● **What is expected**:
Across the entries below, how many lines contain the string "part"? Give only the count.

* start Records provided *

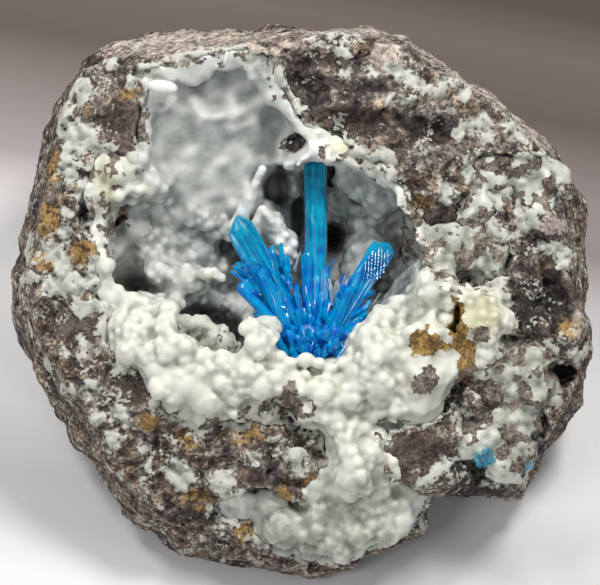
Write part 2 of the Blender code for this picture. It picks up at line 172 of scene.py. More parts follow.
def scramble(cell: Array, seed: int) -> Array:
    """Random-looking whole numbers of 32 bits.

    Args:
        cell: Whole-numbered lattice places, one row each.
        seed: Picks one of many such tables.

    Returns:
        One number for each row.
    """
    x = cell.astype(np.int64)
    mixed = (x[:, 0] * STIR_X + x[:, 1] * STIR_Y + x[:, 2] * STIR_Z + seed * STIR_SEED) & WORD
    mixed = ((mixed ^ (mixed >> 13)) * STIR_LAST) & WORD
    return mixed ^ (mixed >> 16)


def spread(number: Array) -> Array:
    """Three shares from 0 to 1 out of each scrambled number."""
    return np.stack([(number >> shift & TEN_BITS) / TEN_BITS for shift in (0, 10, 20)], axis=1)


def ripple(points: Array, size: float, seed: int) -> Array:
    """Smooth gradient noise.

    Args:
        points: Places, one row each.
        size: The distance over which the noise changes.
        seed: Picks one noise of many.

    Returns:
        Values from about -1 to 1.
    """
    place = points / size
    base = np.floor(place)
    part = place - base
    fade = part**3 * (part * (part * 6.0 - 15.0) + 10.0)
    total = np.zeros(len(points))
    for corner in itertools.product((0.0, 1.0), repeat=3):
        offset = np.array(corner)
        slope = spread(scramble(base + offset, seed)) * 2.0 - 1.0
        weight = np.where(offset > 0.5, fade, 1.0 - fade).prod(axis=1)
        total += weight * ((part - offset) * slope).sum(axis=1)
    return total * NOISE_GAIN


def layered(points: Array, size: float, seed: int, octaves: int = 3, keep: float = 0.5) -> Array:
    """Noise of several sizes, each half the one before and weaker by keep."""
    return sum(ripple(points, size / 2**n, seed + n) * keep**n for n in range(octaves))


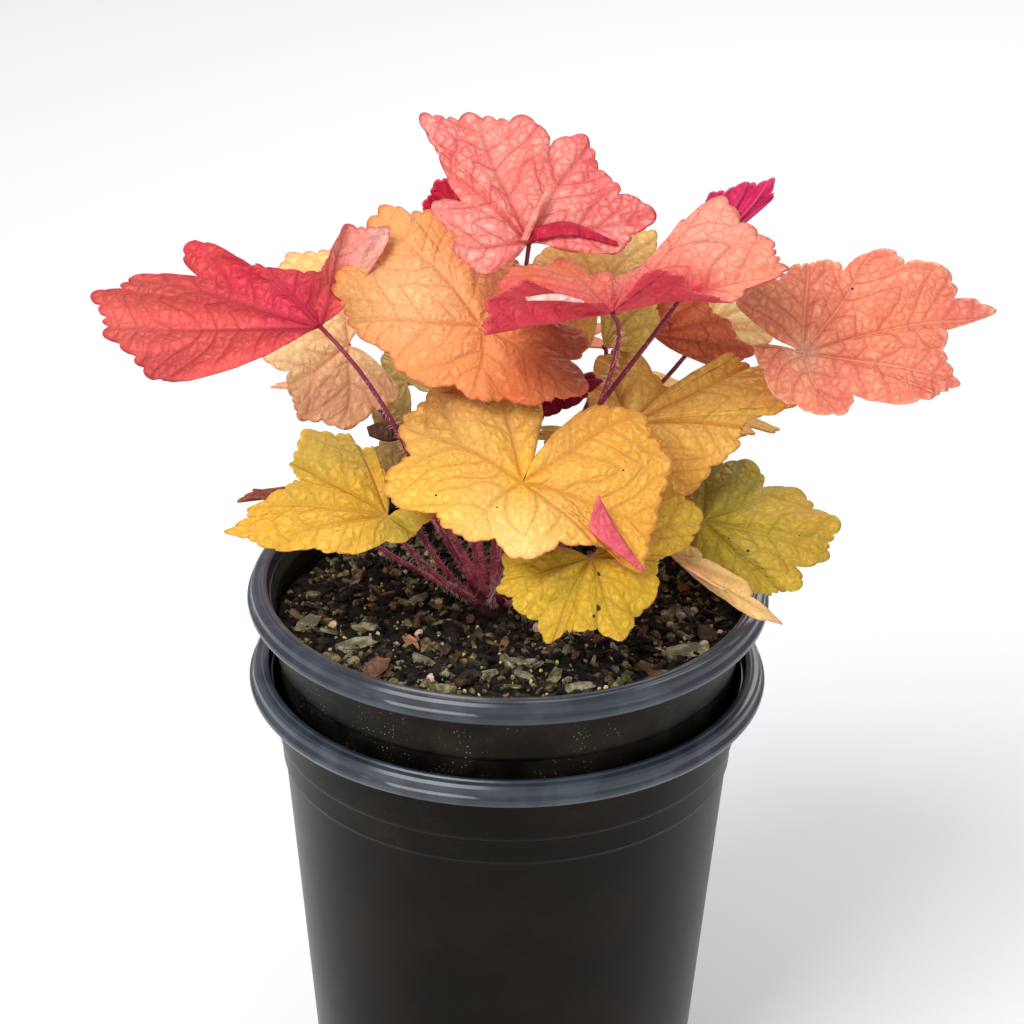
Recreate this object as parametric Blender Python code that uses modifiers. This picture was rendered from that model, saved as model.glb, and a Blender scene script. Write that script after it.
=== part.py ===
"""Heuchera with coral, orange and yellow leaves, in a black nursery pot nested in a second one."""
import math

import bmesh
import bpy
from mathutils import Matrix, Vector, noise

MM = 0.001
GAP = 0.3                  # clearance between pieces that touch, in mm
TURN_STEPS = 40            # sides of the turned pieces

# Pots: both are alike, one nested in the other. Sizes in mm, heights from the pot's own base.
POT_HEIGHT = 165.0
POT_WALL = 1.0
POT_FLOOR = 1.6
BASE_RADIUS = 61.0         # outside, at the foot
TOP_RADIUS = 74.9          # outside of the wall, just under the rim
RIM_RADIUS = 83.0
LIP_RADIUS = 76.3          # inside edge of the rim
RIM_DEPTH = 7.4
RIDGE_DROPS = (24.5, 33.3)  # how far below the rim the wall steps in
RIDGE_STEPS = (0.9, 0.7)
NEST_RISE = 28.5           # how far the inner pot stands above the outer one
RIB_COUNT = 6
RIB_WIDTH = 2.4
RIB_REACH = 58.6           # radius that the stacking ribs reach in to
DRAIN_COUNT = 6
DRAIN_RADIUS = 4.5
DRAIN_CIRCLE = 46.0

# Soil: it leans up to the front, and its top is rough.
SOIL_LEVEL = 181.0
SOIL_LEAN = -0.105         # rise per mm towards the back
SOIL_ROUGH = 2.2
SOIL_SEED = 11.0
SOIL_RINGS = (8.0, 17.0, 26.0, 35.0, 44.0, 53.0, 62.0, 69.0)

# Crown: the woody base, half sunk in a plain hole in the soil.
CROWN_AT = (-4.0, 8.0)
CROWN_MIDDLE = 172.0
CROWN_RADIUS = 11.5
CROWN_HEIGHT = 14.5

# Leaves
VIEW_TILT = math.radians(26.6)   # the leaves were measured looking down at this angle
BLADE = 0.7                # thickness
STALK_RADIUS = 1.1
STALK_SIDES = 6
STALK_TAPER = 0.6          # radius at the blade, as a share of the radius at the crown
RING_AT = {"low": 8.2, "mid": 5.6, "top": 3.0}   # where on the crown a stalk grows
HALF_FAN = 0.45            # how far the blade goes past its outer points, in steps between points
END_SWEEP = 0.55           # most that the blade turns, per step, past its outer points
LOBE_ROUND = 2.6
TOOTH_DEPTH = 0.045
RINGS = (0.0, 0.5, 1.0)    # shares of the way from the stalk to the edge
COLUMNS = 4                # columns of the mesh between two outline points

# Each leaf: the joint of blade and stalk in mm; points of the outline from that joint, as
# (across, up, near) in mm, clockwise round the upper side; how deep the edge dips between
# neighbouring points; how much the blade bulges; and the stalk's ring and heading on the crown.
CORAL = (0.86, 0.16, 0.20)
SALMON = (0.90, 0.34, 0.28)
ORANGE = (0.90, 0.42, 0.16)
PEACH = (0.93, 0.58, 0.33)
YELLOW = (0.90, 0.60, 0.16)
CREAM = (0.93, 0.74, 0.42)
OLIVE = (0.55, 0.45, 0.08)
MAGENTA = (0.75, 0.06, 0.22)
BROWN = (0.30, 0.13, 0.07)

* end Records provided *

● **Exercise answer**:
5